What the exercise asks: Write out the material below again, unchanged.

Input records:
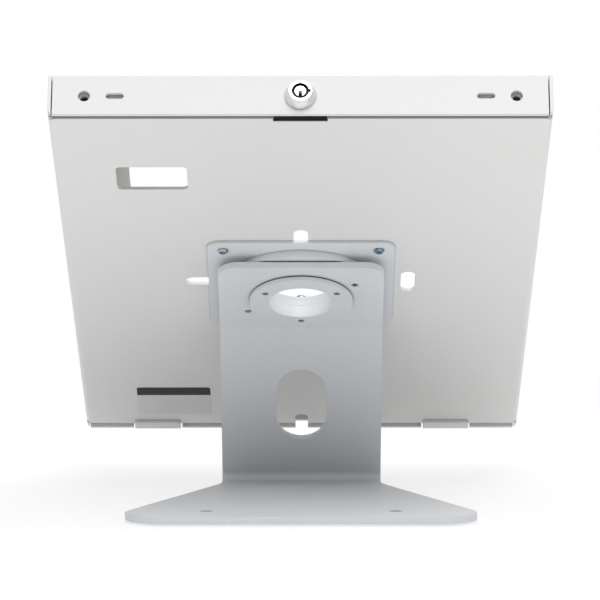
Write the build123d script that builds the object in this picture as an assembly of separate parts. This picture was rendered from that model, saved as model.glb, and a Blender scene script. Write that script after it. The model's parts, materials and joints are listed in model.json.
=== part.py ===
from build123d import *
from math import atan2, cos, radians, sin, sqrt, tan
import os

# A tilted tablet enclosure turns on a bent steel stand. Sizes are in millimetres.
# The person at the tablet sits on the +Y side. The stand's back and its wide base point to -Y.

# Angles, in degrees
panel_tilt = 60
upright_tilt = 30
retainer_screw_angles = (30, 150, 270)
head_hole_angles = (29, 209)
lock_washer_step = 30

# Sheets, bends and general clearances
panel_sheet = 1.5
panel_bend = 1.0
stand_sheet = 3.2
stand_bend = 3.0
nest_gap = 0.5
washer_gap = 0.1
running_gap = 0.06
thread_gap = 0.05
soft_gap = 0.3
cut_over = 6.0

# Enclosure, measured from the swivel axis along the panel
case_width = 227.2
top_reach = 170.3
bottom_reach = 171.8
case_depth = 20.7
bezel_recess = 0.3
end_gap = 1.5
cover_lip = 0.5
top_flange_depth = 15.0
bottom_flange_depth = 6.0
cover_side_depth = 10.0
window_side_margin = 32.6
window_end_margin = 60.0
window_corner = 6.0
relief_radius = 2.0
relief_setback = 5.0
corner_slit = 0.8

# Openings in the back plate
side_port_width = 32.9
side_port_height = 21.9
side_port_edge_setback = 44.7
side_port_top_setback = 62.0
port_corner = 2.5
slot_width = 7.0
slot_overlap = 10.0
top_slot_out = 10.8
left_slot_width = 8.0
left_slot_out = 11.3
left_slot_y = 1.6
right_slot_out = 7.1
right_slot_length = 21.0
right_slot_y = 1.0
bottom_notch_width = 6.6
bottom_notch_length = 12.5
bottom_notch_depth = 3.6
tray_bore_radius = 25.0

# Hooks of the cover that lie behind the tray's lower edge
hook_width = 24.0
hook_setback = 37.6
hook_length = 8.9
hook_gap = 0.3
hook_root = 3.0
hook_relief = 0.8

# Adapter plate and its screws
vesa_pitch = 75.0
vesa_plate_width = 90.0
vesa_plate_corner = 6.0
vesa_plate_sheet = 1.5
vesa_screw_radius = 2.5
vesa_screw_past = 1.2
vesa_hole_radius = 2.75
vesa_head_radius = 4.5
vesa_head_height = 2.7
vesa_socket = 3.0

# Swivel
cable_bore_radius = 16.0
spacer_radius = 38.0
spacer_height = 3.4
washer_height = 0.5
neck_radius = 22.0
washer_bore_radius = 22.3
inner_washer_radius = 31.5
retainer_radius = 25.1
retainer_rim = 1.9
retainer_pitch_radius = 20.0
retainer_screw_radius = 1.5
retainer_hole_radius = 1.65
retainer_head_radius = 2.8
retainer_head_height = 2.0
retainer_socket = 2.0
screw_end_recess = 0.3

# Stand
strip_width = 80.4
head_up = 33.1
head_down = 32.5
head_corner = 10.0
upright_length = 94.0
cable_slot_width = 25.0
cable_slot_length = 42.4
head_hole_radius = 1.65
head_hole_pitch_radius = 29.8
grub_length = 2.6
grub_socket = 1.5
grub_recess = 0.1
base_depth = 153.4
base_neck = 14.5
base_corner_half = 92.4
base_corner_radius = 20.0
base_flare_gap = 1.1
desk_hole_radius = 3.4
desk_hole_spacing = 90.0
desk_hole_setback = 24.0
foot_radius = 7.0
foot_height = 1.0
near_foot_x = 64.0
near_foot_setback = 18.0
far_foot_x = 30.0
far_foot_setback = 14.0

# Round and slotted holes in the cover's top wall
security_hole_setback = 16.3
security_hole_radius = 2.7
security_thread_radius = 1.8
wall_slot_setback = 30.1
wall_slot_length = 8.1
wall_slot_width = 2.8

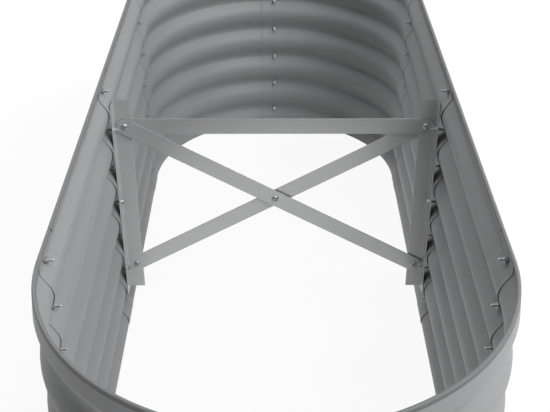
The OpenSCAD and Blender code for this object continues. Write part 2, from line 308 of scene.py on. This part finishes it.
def side_sheet(node, y, lift, side):
    """A straight panel along Y: its front end is set in, to lie inside the next panel."""
    start, end = y - lap_half, y + joint_y + lap_half
    break_y = y + lap_break
    along = stations([start, start + spring_l, break_y, break_y + joggle, end], (5, 7, 8, 39))
    plan = np.stack([np.full(len(along), half_w), along], 1)
    inward = np.tile([-1.0, 0.0], (len(along), 1))
    sheet_piece(node, plan, inward, set_in_near(along - y), sprung(along - y, lift),
                along > break_y - hair, (side, 1))


def corner_sheet(node, tail_inside, end_inside, mirror):
    """A quarter turn with a straight tail: along is the distance from the tail's free end,
    straight at first and then round the end at the width's radius. The joggles and the
    sprung ends are cut finer than the rest."""
    seam, slack = 0.001 * MM, 1.1
    middle = tail_l + half_w * math.pi / 2
    low, high = -lap_half, middle + lap_half
    marks = [low, tail_l - seam, high]
    if tail_inside:
        marks += [low + spring_l, lap_break, lap_break + joggle]
    if end_inside:
        marks += [middle - lap_break - joggle, middle - lap_break, high - spring_l]
    marks = np.unique(marks)
    lengths = np.diff(marks)
    step = np.select([lengths < slack * joggle, lengths < slack * spring_l],
                     [joggle_step, spring_step], far_step)
    along = stations(marks, np.ceil(lengths / step).astype(int))

    angle = np.clip((along - tail_l) / half_w, 0, None)
    y = np.where(along < tail_l, joint_y + along, arc_y + half_w * np.sin(angle))
    plan = np.stack([half_w * np.cos(angle), y], 1)
    inward = -np.stack([np.cos(angle), np.sin(angle)], 1)
    set_in, spring = np.zeros(len(along)), np.zeros(len(along))
    whole = np.ones(len(along), bool)
    for inside, distance in ((tail_inside, along), (end_inside, middle - along)):
        if inside:
            set_in += set_in_near(distance)
            spring += sprung(distance, corner_lift)
            whole &= distance > lap_break - hair
    sheet_piece(node, plan, inward, set_in, spring, whole, mirror)


# Posts and strips

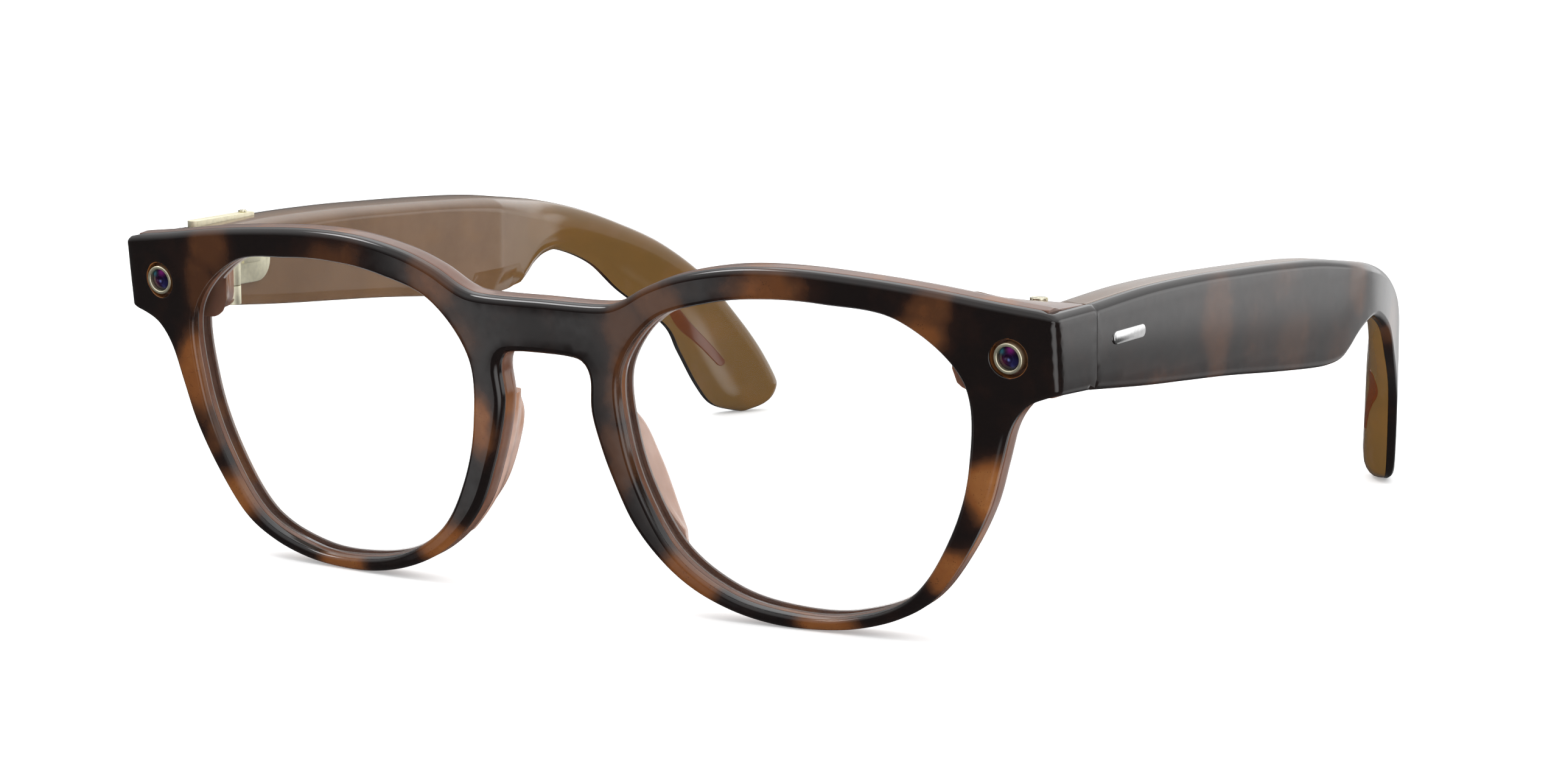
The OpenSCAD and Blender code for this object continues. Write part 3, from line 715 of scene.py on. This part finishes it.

Task result:
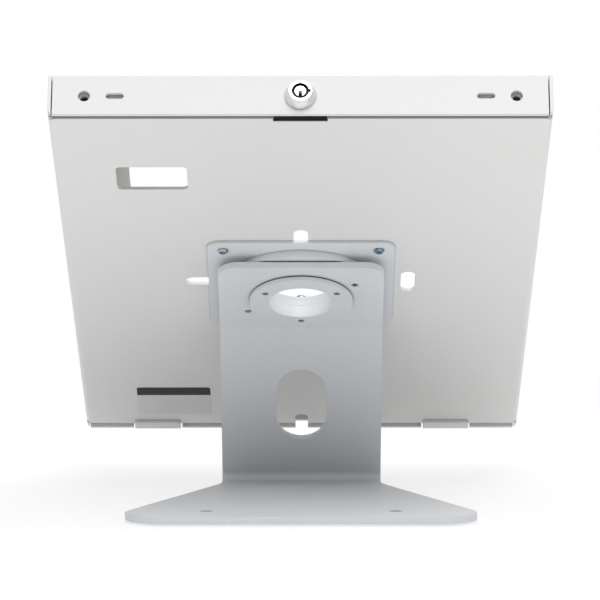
Write the build123d script that builds the object in this picture as an assembly of separate parts. This picture was rendered from that model, saved as model.glb, and a Blender scene script. Write that script after it. The model's parts, materials and joints are listed in model.json.
=== part.py ===
from build123d import *
from math import atan2, cos, radians, sin, sqrt, tan
import os

# A tilted tablet enclosure turns on a bent steel stand. Sizes are in millimetres.
# The person at the tablet sits on the +Y side. The stand's back and its wide base point to -Y.

# Angles, in degrees
panel_tilt = 60
upright_tilt = 30
retainer_screw_angles = (30, 150, 270)
head_hole_angles = (29, 209)
lock_washer_step = 30

# Sheets, bends and general clearances
panel_sheet = 1.5
panel_bend = 1.0
stand_sheet = 3.2
stand_bend = 3.0
nest_gap = 0.5
washer_gap = 0.1
running_gap = 0.06
thread_gap = 0.05
soft_gap = 0.3
cut_over = 6.0

# Enclosure, measured from the swivel axis along the panel
case_width = 227.2
top_reach = 170.3
bottom_reach = 171.8
case_depth = 20.7
bezel_recess = 0.3
end_gap = 1.5
cover_lip = 0.5
top_flange_depth = 15.0
bottom_flange_depth = 6.0
cover_side_depth = 10.0
window_side_margin = 32.6
window_end_margin = 60.0
window_corner = 6.0
relief_radius = 2.0
relief_setback = 5.0
corner_slit = 0.8

# Openings in the back plate
side_port_width = 32.9
side_port_height = 21.9
side_port_edge_setback = 44.7
side_port_top_setback = 62.0
port_corner = 2.5
slot_width = 7.0
slot_overlap = 10.0
top_slot_out = 10.8
left_slot_width = 8.0
left_slot_out = 11.3
left_slot_y = 1.6
right_slot_out = 7.1
right_slot_length = 21.0
right_slot_y = 1.0
bottom_notch_width = 6.6
bottom_notch_length = 12.5
bottom_notch_depth = 3.6
tray_bore_radius = 25.0

# Hooks of the cover that lie behind the tray's lower edge
hook_width = 24.0
hook_setback = 37.6
hook_length = 8.9
hook_gap = 0.3
hook_root = 3.0
hook_relief = 0.8

# Adapter plate and its screws
vesa_pitch = 75.0
vesa_plate_width = 90.0
vesa_plate_corner = 6.0
vesa_plate_sheet = 1.5
vesa_screw_radius = 2.5
vesa_screw_past = 1.2
vesa_hole_radius = 2.75
vesa_head_radius = 4.5
vesa_head_height = 2.7
vesa_socket = 3.0

# Swivel
cable_bore_radius = 16.0
spacer_radius = 38.0
spacer_height = 3.4
washer_height = 0.5
neck_radius = 22.0
washer_bore_radius = 22.3
inner_washer_radius = 31.5
retainer_radius = 25.1
retainer_rim = 1.9
retainer_pitch_radius = 20.0
retainer_screw_radius = 1.5
retainer_hole_radius = 1.65
retainer_head_radius = 2.8
retainer_head_height = 2.0
retainer_socket = 2.0
screw_end_recess = 0.3

# Stand
strip_width = 80.4
head_up = 33.1
head_down = 32.5
head_corner = 10.0
upright_length = 94.0
cable_slot_width = 25.0
cable_slot_length = 42.4
head_hole_radius = 1.65
head_hole_pitch_radius = 29.8
grub_length = 2.6
grub_socket = 1.5
grub_recess = 0.1
base_depth = 153.4
base_neck = 14.5
base_corner_half = 92.4
base_corner_radius = 20.0
base_flare_gap = 1.1
desk_hole_radius = 3.4
desk_hole_spacing = 90.0
desk_hole_setback = 24.0
foot_radius = 7.0
foot_height = 1.0
near_foot_x = 64.0
near_foot_setback = 18.0
far_foot_x = 30.0
far_foot_setback = 14.0

# Round and slotted holes in the cover's top wall
security_hole_setback = 16.3
security_hole_radius = 2.7
security_thread_radius = 1.8
wall_slot_setback = 30.1
wall_slot_length = 8.1
wall_slot_width = 2.8

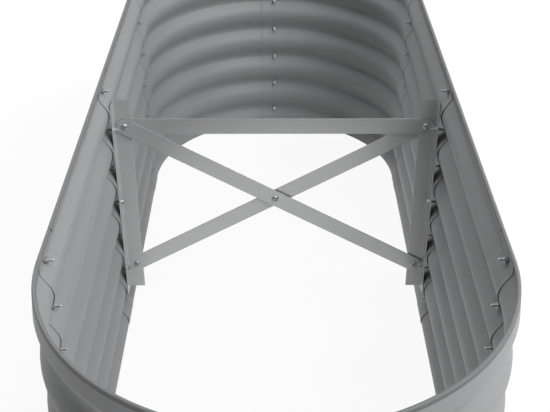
The OpenSCAD and Blender code for this object continues. Write part 2, from line 308 of scene.py on. This part finishes it.
def side_sheet(node, y, lift, side):
    """A straight panel along Y: its front end is set in, to lie inside the next panel."""
    start, end = y - lap_half, y + joint_y + lap_half
    break_y = y + lap_break
    along = stations([start, start + spring_l, break_y, break_y + joggle, end], (5, 7, 8, 39))
    plan = np.stack([np.full(len(along), half_w), along], 1)
    inward = np.tile([-1.0, 0.0], (len(along), 1))
    sheet_piece(node, plan, inward, set_in_near(along - y), sprung(along - y, lift),
                along > break_y - hair, (side, 1))


def corner_sheet(node, tail_inside, end_inside, mirror):
    """A quarter turn with a straight tail: along is the distance from the tail's free end,
    straight at first and then round the end at the width's radius. The joggles and the
    sprung ends are cut finer than the rest."""
    seam, slack = 0.001 * MM, 1.1
    middle = tail_l + half_w * math.pi / 2
    low, high = -lap_half, middle + lap_half
    marks = [low, tail_l - seam, high]
    if tail_inside:
        marks += [low + spring_l, lap_break, lap_break + joggle]
    if end_inside:
        marks += [middle - lap_break - joggle, middle - lap_break, high - spring_l]
    marks = np.unique(marks)
    lengths = np.diff(marks)
    step = np.select([lengths < slack * joggle, lengths < slack * spring_l],
                     [joggle_step, spring_step], far_step)
    along = stations(marks, np.ceil(lengths / step).astype(int))

    angle = np.clip((along - tail_l) / half_w, 0, None)
    y = np.where(along < tail_l, joint_y + along, arc_y + half_w * np.sin(angle))
    plan = np.stack([half_w * np.cos(angle), y], 1)
    inward = -np.stack([np.cos(angle), np.sin(angle)], 1)
    set_in, spring = np.zeros(len(along)), np.zeros(len(along))
    whole = np.ones(len(along), bool)
    for inside, distance in ((tail_inside, along), (end_inside, middle - along)):
        if inside:
            set_in += set_in_near(distance)
            spring += sprung(distance, corner_lift)
            whole &= distance > lap_break - hair
    sheet_piece(node, plan, inward, set_in, spring, whole, mirror)


# Posts and strips

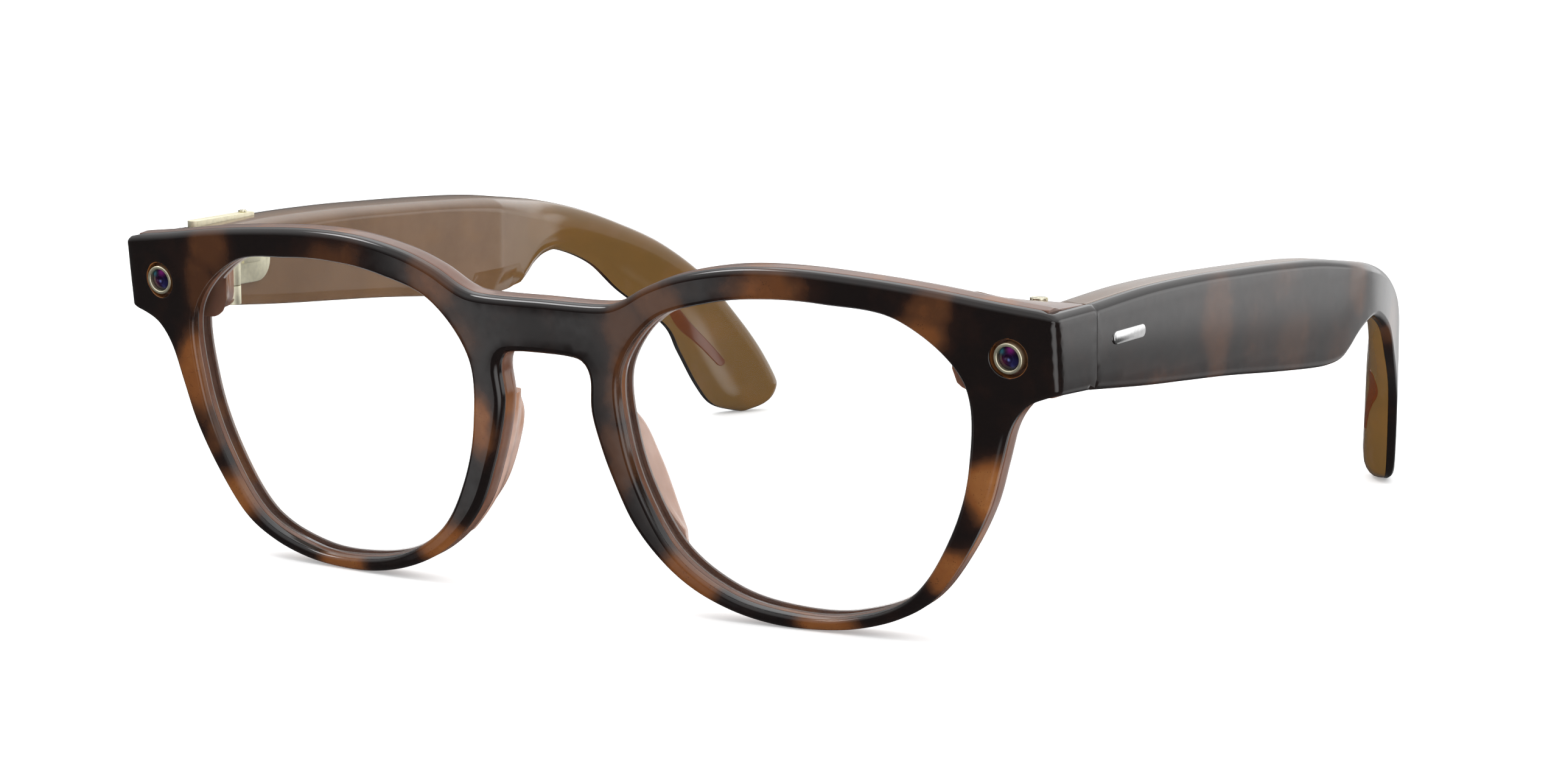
The OpenSCAD and Blender code for this object continues. Write part 3, from line 715 of scene.py on. This part finishes it.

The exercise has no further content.